Scott,
A ferrite circulator is simply a three-terminal device that is designed
to "steer" RF currents so that they move in one direction around a
circular path between ports that are spaced 120 degrees apart. What
comes in at one port will leave at the next port if the terminating
impedance is 50 ohms. Your assumption of its operation is exactly
correct.
An isolator is a circulator that includes a 50 ohm load on the third
port. Some manufacturers use the terms interchangeably, but generally
the term circulator describes the ferrite, garnet, and magnetic guts
that are inside the box.
A single isolator generally provides about 35 dB of isolation to protect
a PA from incoming RF that can cause intermodulation. A dual isolator
is just two single circulators in series, with two external dummy loads,
that can provide about 70 dB of isolation.

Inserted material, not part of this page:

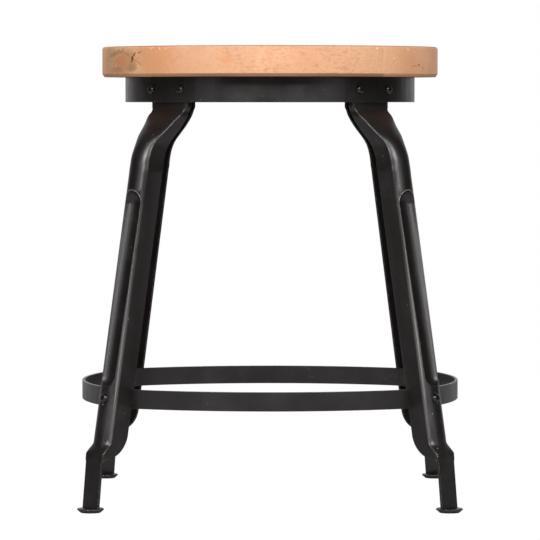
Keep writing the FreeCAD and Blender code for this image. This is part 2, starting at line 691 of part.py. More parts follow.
def make_brackets():
    body = make_body("bracket_master")
    bar = revolve(body, "bracket_bar", (
        ("bracket_face", "bracket_foot"), ("band_inner", "bracket_foot"), ("band_inner", "seat_underside"),
        ("bracket_tip", "seat_underside"), ("bracket_tip", "bracket_under"),
        ("bracket_face", "bracket_under")), "bracket_angle")
    round_edges(body, "bracket_inner_bend", bar,
                lambda point: near(point.z, size("bracket_under"))
                and near(math.hypot(point.x, point.y), size("bracket_face")), "bracket_bend")
    hole = make_pin("bracket_hole", "screw_radius", "bracket_wall",
                    Vector(size("screw_reach"), 0, size("bracket_under")), UP)
    bracket = combine("Cut", "bracket", (body, hole))
    for name, angle in SIDES:
        keep(copy_of(bracket, f"bracket_{name}", turned(angle)), f"seat_bracket_{name}")


def make_screws():
    body = make_body("screw_master")
    turning = revolve(body, "screw_turning", (
        ("axis", "axis"), ("screw_head_radius", "axis"), ("screw_head_radius", "screw_head_rise"),
        ("screw_radius", "screw_head_rise"), ("screw_radius", "screw_shank"), ("axis", "screw_whole")))
    round_edges(body, "screw_dome", turning, on_rim("axis"), "screw_head_round")
    foot = Vector(size("screw_reach"), 0, size("screw_seat"))
    group = doc.addObject("Part::Compound", "screw_group")
    group.Links = [copy_of(body, f"screw_{name}", turned(angle, foot)) for name, angle in SIDES]
    keep(group, "seat_screws")


def check_and_export():
    """Stop on any failed object or bad solid, then write one file for each piece."""
    doc.recompute()
    failed = [item.Name for item in doc.Objects if {"Invalid", "Error"} & set(item.State)]
    bad = [piece.Label for piece in pieces if piece.Shape.isNull() or not piece.Shape.isValid()
           or not piece.Shape.Solids]
    if failed or bad:
        raise RuntimeError(f"failed objects: {failed}; bad solids: {bad}")
    os.makedirs("parts", exist_ok=True)
    for piece in pieces:
        piece.Shape.exportStep(f"parts/{piece.Label}.step")
        print(f"{piece.Label}: {len(piece.Shape.Solids)} solid(s), {piece.Shape.Volume / 1000:.2f} cm3")


make_seat()
make_band()
outer_block = make_ring_block("ring_block", "ring_side_radius", "ring_corner_radius")
inner_block = make_ring_block("ring_hollow", "ring_inner_side_radius", "ring_inner_corner_radius")
make_ring(outer_block, inner_block)
make_legs(outer_block)
make_feet()
make_band_rivets()
make_foot_rivets(inner_block)
make_tubes(outer_block)
make_brackets()
make_screws()
check_and_export()
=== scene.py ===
"""A low round stool: a glued wood seat on a steel band, four pressed channel legs and a foot ring.

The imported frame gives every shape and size. This script welds the triangles of each solid, eases its
edges, gives it its finish, and sets the studio. Metres, +Z up, the front towards -Y, and the patterns lie
in the frame's own coordinates.
"""

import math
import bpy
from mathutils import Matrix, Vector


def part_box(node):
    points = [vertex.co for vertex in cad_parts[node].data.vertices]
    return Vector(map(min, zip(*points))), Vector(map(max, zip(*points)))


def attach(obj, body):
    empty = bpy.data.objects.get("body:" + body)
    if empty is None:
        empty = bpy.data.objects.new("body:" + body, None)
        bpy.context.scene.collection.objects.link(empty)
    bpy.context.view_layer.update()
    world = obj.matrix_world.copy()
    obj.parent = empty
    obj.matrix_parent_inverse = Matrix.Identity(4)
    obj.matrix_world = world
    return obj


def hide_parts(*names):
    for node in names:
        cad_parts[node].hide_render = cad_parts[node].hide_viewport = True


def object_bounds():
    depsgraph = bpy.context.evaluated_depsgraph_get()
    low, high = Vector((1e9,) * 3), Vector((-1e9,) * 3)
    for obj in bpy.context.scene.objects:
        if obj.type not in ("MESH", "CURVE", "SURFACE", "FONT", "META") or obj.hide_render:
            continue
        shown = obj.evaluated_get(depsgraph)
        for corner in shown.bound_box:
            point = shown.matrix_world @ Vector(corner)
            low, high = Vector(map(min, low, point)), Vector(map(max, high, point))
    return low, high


bl_info = {
    "name": "Round Workshop Stool",
    "version": (1, 0, 0),
    "blender": (4, 5, 0),
    "location": "View3D > Sidebar > Stool",
    "description": "Dresses a packed round stool in glued wood and black coated steel, and lights it",
    "category": "Add Mesh",
}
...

Since a circulator is a non-linear device, it will always generate a
strong second harmonic. For this reason, any ferrite
circulator/isolator must always be followed by a notch filter, a
low-pass filter, or a bandpass cavity to eliminate or greatly reduce the
second harmonic.
73, Eric Lemmon WB6FLY
wn1b8 wrote:
>
> List members,
>
> Is there any reason that a circulator could not be used as an isolator?
> Assuming appropriate power handling capabilities, I would think the former
> would work just fine. Amp output into port 1, Bp/antenna on port 2, dummy
> load on port 3, and any reflected power from the Bp/antenna should be
> absorbed by the dummy load. Am I missing anything here?